NAR President Richard Gaylord, a broker with RE/MAX Real Estate Specialists in Long Beach, Calif., said that Congress should expand affordable financing. “Consumers have some choices with safer conventional financing, but raising the limit on conforming loans would significantly revive home sales,” he said. “This would help creditworthy buyers in hard hit regions like California and Florida by greatly increasing access to low-interest-rate mortgages. NAR, as the leading advocate for homeownership, strongly urges lawmakers to act quickly on this important measure.”
I guess they are talking their book here. But here’s a novel idea. How about letting the market decide where prices should be without government interference.
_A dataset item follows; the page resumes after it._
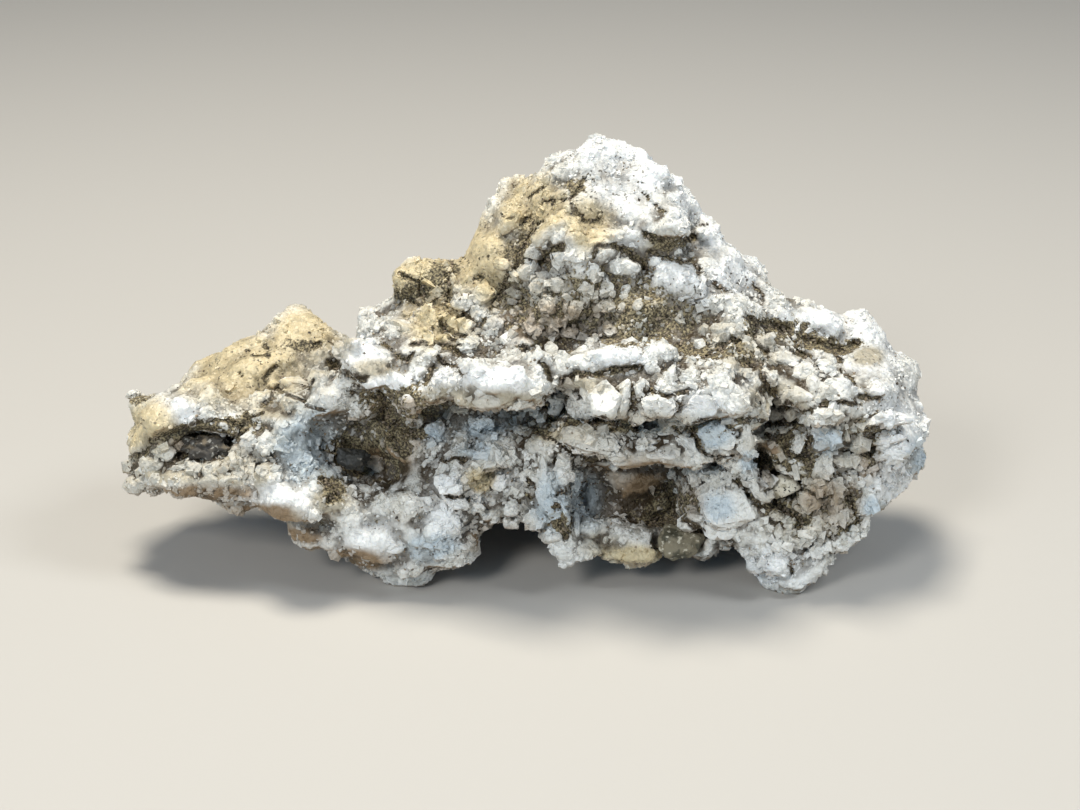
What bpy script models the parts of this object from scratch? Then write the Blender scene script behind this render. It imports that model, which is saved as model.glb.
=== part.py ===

Then prices would fall to levels where qualified buyers could actually afford them. The logjam would be broken, all those listings would start moving, and the Realtors could start making a living again.
But of course that won’t work because Wall Street and all their institutional bagholders would have to absorb the losses on all that worthless paper they hold. That means that it’s likely that there will be intervention after intervention to prevent the price slide from getting worse. The likely result is that the market will just stay frozen for the next 20 years with inventories persistently high and prices just slowly eroding.
I guess that’s what the Realtors would call “stabilization.” I say let’s just recognize the losses now and get it over with. The sooner we do that, the sooner the market will get back to healthy fundamentals and begin to genuinely recover. That can’t be done without pain. One way or another a price will be paid for the excesses of the mortgage and housing bubble. Constant denial and constant propping will not change the equation, it will only extend the pain over a longer time.